— Start —
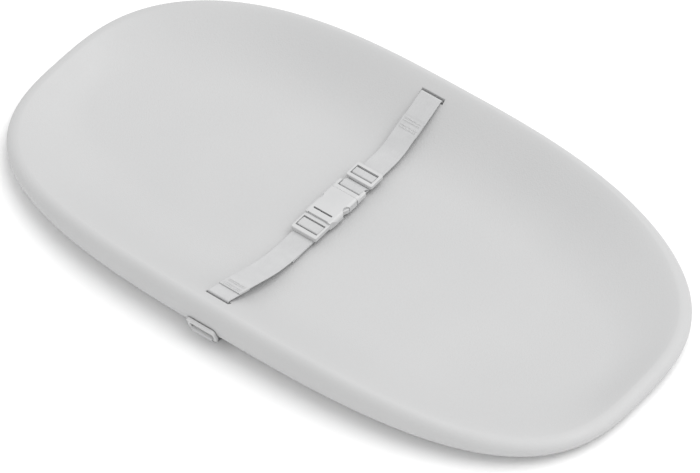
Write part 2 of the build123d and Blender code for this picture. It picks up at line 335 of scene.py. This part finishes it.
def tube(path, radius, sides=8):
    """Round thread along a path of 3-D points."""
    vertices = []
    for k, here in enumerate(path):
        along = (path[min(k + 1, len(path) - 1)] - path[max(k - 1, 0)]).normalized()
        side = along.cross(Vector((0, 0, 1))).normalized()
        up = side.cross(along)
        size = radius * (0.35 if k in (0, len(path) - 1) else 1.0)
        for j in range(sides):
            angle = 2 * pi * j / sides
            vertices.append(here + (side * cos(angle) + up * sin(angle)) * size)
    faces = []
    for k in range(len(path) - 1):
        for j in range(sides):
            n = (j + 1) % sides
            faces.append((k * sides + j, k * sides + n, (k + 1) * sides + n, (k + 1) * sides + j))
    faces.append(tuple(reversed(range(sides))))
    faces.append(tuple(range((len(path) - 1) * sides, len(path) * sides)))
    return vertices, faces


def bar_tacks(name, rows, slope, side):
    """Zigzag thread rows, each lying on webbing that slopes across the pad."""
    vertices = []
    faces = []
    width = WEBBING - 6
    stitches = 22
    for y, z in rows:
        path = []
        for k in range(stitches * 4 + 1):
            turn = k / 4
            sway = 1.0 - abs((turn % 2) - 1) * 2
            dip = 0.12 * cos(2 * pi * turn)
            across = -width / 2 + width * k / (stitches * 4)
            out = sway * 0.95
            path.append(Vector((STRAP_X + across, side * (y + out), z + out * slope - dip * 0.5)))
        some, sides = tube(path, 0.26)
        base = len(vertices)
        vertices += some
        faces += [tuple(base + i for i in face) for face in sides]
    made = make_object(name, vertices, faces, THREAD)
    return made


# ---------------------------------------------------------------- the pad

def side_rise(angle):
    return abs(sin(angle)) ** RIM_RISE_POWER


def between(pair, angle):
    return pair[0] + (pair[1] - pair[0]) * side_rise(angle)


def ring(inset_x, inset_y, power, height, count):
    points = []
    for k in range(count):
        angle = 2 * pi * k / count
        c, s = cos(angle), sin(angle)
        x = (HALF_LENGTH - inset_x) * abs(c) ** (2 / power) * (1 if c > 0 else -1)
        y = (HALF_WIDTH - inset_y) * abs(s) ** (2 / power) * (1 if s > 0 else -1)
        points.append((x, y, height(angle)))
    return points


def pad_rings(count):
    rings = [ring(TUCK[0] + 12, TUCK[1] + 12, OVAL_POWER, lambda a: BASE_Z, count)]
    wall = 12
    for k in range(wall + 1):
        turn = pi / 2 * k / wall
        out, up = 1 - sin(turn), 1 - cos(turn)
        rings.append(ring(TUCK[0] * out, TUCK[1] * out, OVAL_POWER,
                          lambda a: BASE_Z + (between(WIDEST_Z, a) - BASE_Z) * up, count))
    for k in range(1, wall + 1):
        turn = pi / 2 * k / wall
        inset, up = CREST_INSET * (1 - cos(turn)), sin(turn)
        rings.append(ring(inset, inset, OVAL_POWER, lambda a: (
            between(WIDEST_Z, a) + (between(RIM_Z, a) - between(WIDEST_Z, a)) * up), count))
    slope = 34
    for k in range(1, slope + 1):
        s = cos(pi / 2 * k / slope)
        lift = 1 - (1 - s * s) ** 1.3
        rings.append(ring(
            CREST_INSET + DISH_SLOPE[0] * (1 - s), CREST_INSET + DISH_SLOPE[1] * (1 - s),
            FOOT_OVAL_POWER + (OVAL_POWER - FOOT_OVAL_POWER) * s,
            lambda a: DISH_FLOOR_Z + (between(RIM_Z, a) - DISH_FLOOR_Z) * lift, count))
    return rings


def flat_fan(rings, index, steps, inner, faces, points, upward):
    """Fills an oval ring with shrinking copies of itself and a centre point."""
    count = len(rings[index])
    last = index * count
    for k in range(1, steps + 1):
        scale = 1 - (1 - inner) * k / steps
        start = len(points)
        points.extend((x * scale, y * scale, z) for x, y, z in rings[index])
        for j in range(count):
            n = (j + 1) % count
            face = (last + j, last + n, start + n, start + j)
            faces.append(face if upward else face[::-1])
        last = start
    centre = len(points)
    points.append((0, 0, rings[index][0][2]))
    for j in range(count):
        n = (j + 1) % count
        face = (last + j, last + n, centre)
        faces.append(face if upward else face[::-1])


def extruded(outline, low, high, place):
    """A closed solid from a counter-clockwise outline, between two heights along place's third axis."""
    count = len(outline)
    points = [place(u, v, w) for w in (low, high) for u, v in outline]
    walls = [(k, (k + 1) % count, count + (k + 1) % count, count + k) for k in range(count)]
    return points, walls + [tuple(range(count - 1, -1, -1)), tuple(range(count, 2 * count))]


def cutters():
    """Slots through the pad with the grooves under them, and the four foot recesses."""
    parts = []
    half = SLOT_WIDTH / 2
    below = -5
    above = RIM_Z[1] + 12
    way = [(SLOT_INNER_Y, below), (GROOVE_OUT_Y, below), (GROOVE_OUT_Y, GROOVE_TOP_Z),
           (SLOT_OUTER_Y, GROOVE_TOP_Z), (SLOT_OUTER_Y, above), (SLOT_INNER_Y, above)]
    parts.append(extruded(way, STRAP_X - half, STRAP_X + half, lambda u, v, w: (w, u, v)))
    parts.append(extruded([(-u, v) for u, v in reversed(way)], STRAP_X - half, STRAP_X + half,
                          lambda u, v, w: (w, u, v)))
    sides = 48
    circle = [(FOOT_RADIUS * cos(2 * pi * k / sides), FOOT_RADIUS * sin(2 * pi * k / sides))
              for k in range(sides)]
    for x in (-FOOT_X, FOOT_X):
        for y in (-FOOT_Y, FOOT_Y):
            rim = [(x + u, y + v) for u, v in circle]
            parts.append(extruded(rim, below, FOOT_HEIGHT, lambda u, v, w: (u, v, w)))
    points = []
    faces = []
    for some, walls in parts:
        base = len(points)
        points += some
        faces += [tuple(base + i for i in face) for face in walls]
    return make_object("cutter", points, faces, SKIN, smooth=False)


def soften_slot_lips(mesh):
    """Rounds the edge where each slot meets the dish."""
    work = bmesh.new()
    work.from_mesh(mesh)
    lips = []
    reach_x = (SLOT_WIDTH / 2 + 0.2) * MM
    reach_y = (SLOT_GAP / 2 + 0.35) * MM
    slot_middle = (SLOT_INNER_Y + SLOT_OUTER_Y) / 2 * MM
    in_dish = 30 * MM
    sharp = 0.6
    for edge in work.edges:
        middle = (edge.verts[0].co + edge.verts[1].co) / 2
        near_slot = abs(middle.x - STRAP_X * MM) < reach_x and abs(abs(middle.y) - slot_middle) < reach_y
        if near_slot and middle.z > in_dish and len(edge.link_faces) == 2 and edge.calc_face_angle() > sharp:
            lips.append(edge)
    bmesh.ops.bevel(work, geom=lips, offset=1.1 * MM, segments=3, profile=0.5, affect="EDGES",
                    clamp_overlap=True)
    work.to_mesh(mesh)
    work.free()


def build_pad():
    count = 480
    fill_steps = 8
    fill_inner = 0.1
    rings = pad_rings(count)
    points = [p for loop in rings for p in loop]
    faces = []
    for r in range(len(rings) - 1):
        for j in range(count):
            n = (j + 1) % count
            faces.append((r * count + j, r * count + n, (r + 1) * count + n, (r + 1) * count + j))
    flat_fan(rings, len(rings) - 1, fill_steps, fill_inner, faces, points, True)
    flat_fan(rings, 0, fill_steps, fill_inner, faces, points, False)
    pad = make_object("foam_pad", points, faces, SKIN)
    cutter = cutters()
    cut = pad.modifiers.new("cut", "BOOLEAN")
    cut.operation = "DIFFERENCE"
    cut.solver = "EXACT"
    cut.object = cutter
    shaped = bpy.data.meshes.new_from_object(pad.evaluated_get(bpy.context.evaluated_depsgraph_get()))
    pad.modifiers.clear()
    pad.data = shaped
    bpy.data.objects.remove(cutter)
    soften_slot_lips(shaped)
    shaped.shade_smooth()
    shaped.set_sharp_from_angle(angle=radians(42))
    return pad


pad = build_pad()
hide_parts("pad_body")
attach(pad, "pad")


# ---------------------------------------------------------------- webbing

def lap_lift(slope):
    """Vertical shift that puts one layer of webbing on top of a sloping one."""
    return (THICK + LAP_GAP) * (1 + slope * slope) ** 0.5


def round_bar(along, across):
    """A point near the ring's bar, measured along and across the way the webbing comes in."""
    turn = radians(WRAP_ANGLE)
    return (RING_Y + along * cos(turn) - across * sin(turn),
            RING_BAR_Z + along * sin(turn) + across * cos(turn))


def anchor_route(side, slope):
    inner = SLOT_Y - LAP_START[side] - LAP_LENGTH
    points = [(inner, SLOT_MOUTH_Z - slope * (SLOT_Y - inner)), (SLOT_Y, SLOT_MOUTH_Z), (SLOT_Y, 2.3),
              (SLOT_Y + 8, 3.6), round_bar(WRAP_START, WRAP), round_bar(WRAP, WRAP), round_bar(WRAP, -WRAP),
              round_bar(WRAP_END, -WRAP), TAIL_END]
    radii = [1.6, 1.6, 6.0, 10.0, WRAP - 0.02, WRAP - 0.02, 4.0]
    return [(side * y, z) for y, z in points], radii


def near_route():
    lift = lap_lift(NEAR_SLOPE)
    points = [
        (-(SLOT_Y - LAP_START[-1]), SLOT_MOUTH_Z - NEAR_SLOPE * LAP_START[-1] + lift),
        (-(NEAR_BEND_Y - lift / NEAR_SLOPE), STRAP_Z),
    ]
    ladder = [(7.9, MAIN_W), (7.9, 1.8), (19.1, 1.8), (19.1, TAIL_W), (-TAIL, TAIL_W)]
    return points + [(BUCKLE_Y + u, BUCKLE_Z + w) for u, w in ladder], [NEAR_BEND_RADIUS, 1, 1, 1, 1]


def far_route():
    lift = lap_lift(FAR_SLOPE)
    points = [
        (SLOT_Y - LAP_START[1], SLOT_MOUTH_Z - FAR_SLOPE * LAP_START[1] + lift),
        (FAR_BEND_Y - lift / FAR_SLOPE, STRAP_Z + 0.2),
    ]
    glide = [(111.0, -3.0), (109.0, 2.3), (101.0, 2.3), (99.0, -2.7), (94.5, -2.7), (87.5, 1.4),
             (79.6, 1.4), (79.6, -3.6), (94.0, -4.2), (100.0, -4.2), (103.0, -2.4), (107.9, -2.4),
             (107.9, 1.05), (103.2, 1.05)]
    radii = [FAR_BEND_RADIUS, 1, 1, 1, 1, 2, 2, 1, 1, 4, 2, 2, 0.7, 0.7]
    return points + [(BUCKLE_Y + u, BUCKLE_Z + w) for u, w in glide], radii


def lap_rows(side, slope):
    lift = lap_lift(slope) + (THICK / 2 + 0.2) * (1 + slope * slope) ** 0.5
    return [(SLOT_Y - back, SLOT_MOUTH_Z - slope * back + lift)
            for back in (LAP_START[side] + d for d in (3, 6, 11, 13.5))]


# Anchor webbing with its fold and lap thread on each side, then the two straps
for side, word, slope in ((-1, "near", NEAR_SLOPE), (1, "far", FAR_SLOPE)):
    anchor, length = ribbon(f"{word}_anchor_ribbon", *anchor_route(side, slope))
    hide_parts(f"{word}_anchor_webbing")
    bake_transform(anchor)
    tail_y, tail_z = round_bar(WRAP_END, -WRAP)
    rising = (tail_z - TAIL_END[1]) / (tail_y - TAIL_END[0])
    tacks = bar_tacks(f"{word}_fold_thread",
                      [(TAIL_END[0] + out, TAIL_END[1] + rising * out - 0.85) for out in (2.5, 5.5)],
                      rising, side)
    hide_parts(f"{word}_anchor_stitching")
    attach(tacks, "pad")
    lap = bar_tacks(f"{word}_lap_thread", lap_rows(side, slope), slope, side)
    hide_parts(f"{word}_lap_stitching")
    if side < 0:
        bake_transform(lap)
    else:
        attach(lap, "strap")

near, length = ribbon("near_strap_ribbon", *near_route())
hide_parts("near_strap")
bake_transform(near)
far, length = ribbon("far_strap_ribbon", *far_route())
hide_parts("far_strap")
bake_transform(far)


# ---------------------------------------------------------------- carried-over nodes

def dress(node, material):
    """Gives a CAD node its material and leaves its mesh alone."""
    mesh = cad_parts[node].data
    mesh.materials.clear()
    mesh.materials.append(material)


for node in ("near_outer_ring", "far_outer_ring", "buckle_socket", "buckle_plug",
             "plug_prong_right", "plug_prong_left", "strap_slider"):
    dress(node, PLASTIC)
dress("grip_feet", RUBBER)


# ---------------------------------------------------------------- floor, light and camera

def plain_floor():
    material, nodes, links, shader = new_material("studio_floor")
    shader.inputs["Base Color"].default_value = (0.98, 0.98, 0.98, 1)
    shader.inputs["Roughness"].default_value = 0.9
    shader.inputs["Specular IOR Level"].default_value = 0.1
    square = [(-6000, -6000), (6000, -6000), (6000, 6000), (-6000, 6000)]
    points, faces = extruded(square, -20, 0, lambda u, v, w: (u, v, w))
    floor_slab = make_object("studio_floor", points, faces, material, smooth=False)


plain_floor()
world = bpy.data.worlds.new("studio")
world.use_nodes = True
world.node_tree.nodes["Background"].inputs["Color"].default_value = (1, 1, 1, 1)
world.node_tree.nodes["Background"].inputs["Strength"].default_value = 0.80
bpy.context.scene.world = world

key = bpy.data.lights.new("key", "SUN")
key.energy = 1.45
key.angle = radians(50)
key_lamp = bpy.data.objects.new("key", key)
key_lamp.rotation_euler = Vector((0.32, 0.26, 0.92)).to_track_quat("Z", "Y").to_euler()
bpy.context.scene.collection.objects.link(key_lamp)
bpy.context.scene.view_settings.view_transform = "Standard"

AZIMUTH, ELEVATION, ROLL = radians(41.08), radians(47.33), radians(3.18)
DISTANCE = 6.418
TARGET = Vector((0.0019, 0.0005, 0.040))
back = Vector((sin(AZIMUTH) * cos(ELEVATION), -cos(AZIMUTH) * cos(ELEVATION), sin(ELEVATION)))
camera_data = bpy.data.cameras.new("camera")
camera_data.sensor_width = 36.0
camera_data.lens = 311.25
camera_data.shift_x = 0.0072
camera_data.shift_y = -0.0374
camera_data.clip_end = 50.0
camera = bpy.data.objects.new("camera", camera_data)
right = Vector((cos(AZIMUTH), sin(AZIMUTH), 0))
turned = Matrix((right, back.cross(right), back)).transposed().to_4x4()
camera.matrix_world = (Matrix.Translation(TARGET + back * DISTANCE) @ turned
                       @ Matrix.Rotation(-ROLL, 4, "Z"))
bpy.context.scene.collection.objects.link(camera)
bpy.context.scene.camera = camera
— End —
### Exercise task
Only the lines from the first line of the material above through the line that contains "return pair[0] +" should be quoted, each one exactly.

### Written answer
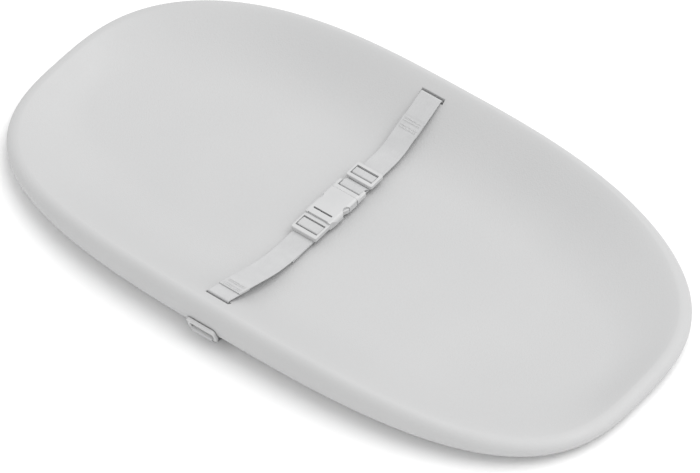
Write part 2 of the build123d and Blender code for this picture. It picks up at line 335 of scene.py. This part finishes it.
def tube(path, radius, sides=8):
    """Round thread along a path of 3-D points."""
    vertices = []
    for k, here in enumerate(path):
        along = (path[min(k + 1, len(path) - 1)] - path[max(k - 1, 0)]).normalized()
        side = along.cross(Vector((0, 0, 1))).normalized()
        up = side.cross(along)
        size = radius * (0.35 if k in (0, len(path) - 1) else 1.0)
        for j in range(sides):
            angle = 2 * pi * j / sides
            vertices.append(here + (side * cos(angle) + up * sin(angle)) * size)
    faces = []
    for k in range(len(path) - 1):
        for j in range(sides):
            n = (j + 1) % sides
            faces.append((k * sides + j, k * sides + n, (k + 1) * sides + n, (k + 1) * sides + j))
    faces.append(tuple(reversed(range(sides))))
    faces.append(tuple(range((len(path) - 1) * sides, len(path) * sides)))
    return vertices, faces


def bar_tacks(name, rows, slope, side):
    """Zigzag thread rows, each lying on webbing that slopes across the pad."""
    vertices = []
    faces = []
    width = WEBBING - 6
    stitches = 22
    for y, z in rows:
        path = []
        for k in range(stitches * 4 + 1):
            turn = k / 4
            sway = 1.0 - abs((turn % 2) - 1) * 2
            dip = 0.12 * cos(2 * pi * turn)
            across = -width / 2 + width * k / (stitches * 4)
            out = sway * 0.95
            path.append(Vector((STRAP_X + across, side * (y + out), z + out * slope - dip * 0.5)))
        some, sides = tube(path, 0.26)
        base = len(vertices)
        vertices += some
        faces += [tuple(base + i for i in face) for face in sides]
    made = make_object(name, vertices, faces, THREAD)
    return made


# ---------------------------------------------------------------- the pad

def side_rise(angle):
    return abs(sin(angle)) ** RIM_RISE_POWER


def between(pair, angle):
    return pair[0] + (pair[1] - pair[0]) * side_rise(angle)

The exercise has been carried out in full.